2 - Going to countries with fixed, government-decreed exchange rates. The clear example here is Argentina (although Brazil in the early 90's, Venezuela and Cuba could be also mentioned), which has decreed capital controls in the form of an imposed exchange rate to the US dollar, the Brazilian Real and the Euro. The issue itself is not in pegging the local currency to foreign ones, since there are several other countries that do so: Hong Kong, South Africa, even Switzerland to some extent. The difference is that these countries "fix" the exchange-rate (or limit the "highest" rate their currencies are allowed to achieve against a foreign paper) by performing local cash sell outs and/or buy ins. This is perfectly fine, since they are "fixing" the exchange rates by playing with the market's supply and demand. The issue with Argentina, Venezuela and Cuba is that they determine the exchange rate by decree, as if it could be done by signing a piece of paper that tells everyone in the nation to ONLY buy foreign currencies at a particular rate. This is very stupid, since it encourages the birth of a parallel market in which rates are usually a lot higher than the government-determined one. In Argentina right now, for example, the official rate for the US dollar is 5.7 pesos/USD, for the Brazilian Real 2.4 pesos/R$. However, when exchanging US$ and Reals in the parallel market last week, I could exchange 1 USD for a staggering 8.8 pesos, and a 1 Brazilian Real for 3.4 pesos! That's a difference of 54% and 42% respectively to the government-decreed rate! So, in countries where the local currency is pegged to a foreign one by decree, the following would get you the best bang for the buck:
a) Bring and exchange US$, Euros or any foreign currency in exchange shops somewhere in the city (not in airports, train stations and bus terminals, which all use the government-decreed rate!), where they usually use the parallel market's rate rather than the official one. As explained, this may yield a lot more local currency for a single dollar or Euro!

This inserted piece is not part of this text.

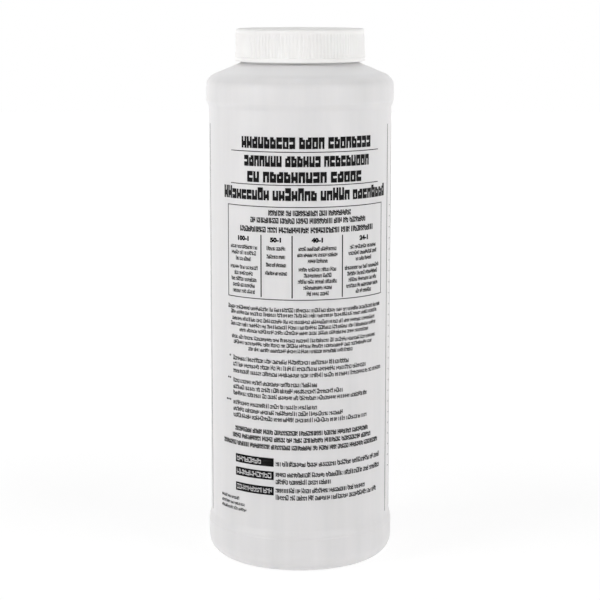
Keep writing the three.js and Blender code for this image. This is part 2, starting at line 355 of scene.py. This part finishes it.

b) VTMs, debit cards: if the option above is not available for any reason, it is still better to use VTM and debit cards for the same reasons explained in scenario 1, above: very low IOF and pretty easy to get money in any ATM;

c) same as item 1-d. Avoid as much as possible using credit cards, since they convert your local purchases and cash withdraws to US$ and then to Brazilian Reals, and then the IOF that applies is the outrageous 6.38%. Don't forget the interest the bank charges on withdraws!

So, these are some of the things I learned during my years out there. Of course, all of the tips above presume that you are traveling to parts of the globe where there is electricity, interconnectivity of the local ATMs to the international, world-class banks and credit card companies.

I've been able to get local currency with my Brazilian debit cards in many places:
-Anywhere in Europe;
-Thailand;
-Hong Kong;
-Japan;
-Indonesia;
-Malaysia;
-The United States;
-Argentina;
-South Africa;
-Singapore

Obviously if you go to the middle of the African jungles or the countryside of Laos, make sure to bring with you US dollars (since it gives you the ultimate liquidity almost anywhere in the globe) or even better the local currency previously exchanged somewhere civilized. There are even places where only gold and diamonds may save your life, but fortunately I've never had the displeasure of going to such places!

I hope this helps beginner travelers avoiding losing money or the stress of buying paper US dollars and Euros prior to traveling - this is how my parents and grandparents had to do it in the 80's. Since the invention of the debit, credit and VTM cards and the internet, withdrawing local cash or carrying a VTM are usually the most convenient ways to go!

Note: related to item III, for the ultimate risk mitigation, if it makes you feel safer and gives you peace of mind, DO carry some US$ or Euros in cash with you wherever you go, even if you intend to use debit, credit and ATM cards as the primary funding for your trip. I simply quit doing so a few years ago, since I trust technology and I always carry 2 debit cards and 4 or 5 credit cards with me.